経験を重ねてから正社員への道を選ぶという柔軟なキャリア設計が可能です。
派遣という新しいスタイルで働くには、これまでの働き方とは少し違った意識が必要です。
重要なのは、「自分を成長させる」「企業ではなく業界に就職する」という2つの考え方です。
この意識を持つことで、派遣でもブレずにキャリアを築くことができます。
現場や企業が今何を求めているのかを常に考え、期待以上の働きを意識すること。
それが自分を成長させる第一歩です。
施工管理技士は、対応できる業種が広く、汎用性の高い資格です。
そのぶん、さまざまな業種や現場に合わせる「柔軟性」が求められます。
慣れないうちは、先輩や上司の仕事の仕方を観察し、ロールモデルとなる人物を見つけるのが近道です。
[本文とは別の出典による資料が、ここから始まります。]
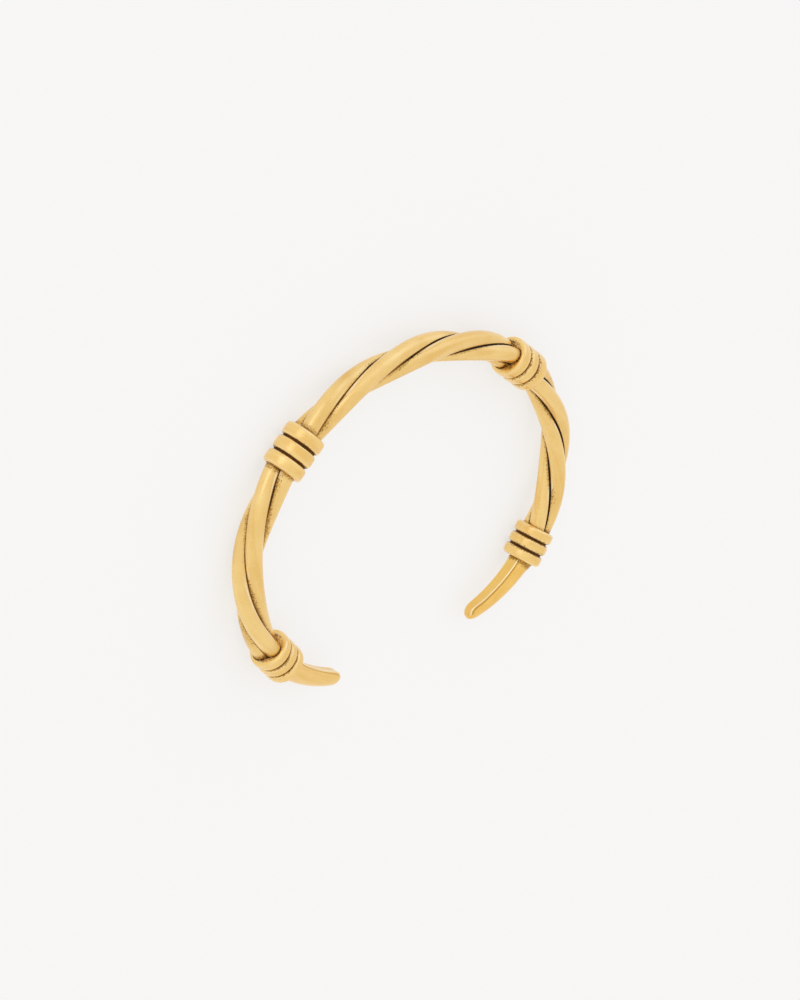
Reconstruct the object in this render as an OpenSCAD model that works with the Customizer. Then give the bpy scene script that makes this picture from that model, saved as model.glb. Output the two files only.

その人のスケジュール管理、職人とのコミュニケーション、報告の仕方などを参考にして、自分のスタイルを築いていきましょう。
今は「大手企業に入れば将来も安心」という時代ではありません。
自分のスキルと経験に価値をつけ、キャリアを積み上げる働き方こそが、これからの安定を作ります。
会社の寿命は平均25年〜30年と言われています。
けれども、私たちはその2倍近い時間を働く必要があります。
建築施工管理技士の資格を取った人は、建築や建設の仕事に関わり続けたいという思いを持っているはずです。
だからこそ、就職するのは「企業」ではなく「業界」だという意識が大切になります。
業界で必要とされる人になることが、長く働き続けるための一番のポイントです。
企業が変わっても、仕事の内容が変わっても、自分の技術と経験があればどこでも通用します。
それは、派遣でも同じです。
むしろいろいろな企業で働くからこそ、業界全体の動きや常識が見えるようになります。
自立した技術者として、前向きにキャリアを積んでいける人こそ、これからの建築業界で活躍していけるでしょう。
この記事では、建築施工管理技士の新しい働き方として注目されている「派遣」について、メリット・デメリット、そして働く際の考え方を紹介しました。
たとえ有名企業に所属していたとしても、現場で結果を出せなければ評価されることはありません。
現場は常に結果が求められる、シビアな仕事の場です。
だからこそ、自分がどうすれば「期待以上」の仕事ができるかを常に意識して働くことが大切です。
派遣という働き方は、柔軟に働きながら、確実にスキルと経験を積み上げていく手段として、今後ますます広がっていくでしょう。
自分の将来に不安を感じている方や、新しい一歩を踏み出したいと思っている方は、この機会に「派遣×施工管理技士」という選択肢を考えてみてはいかがでしょうか。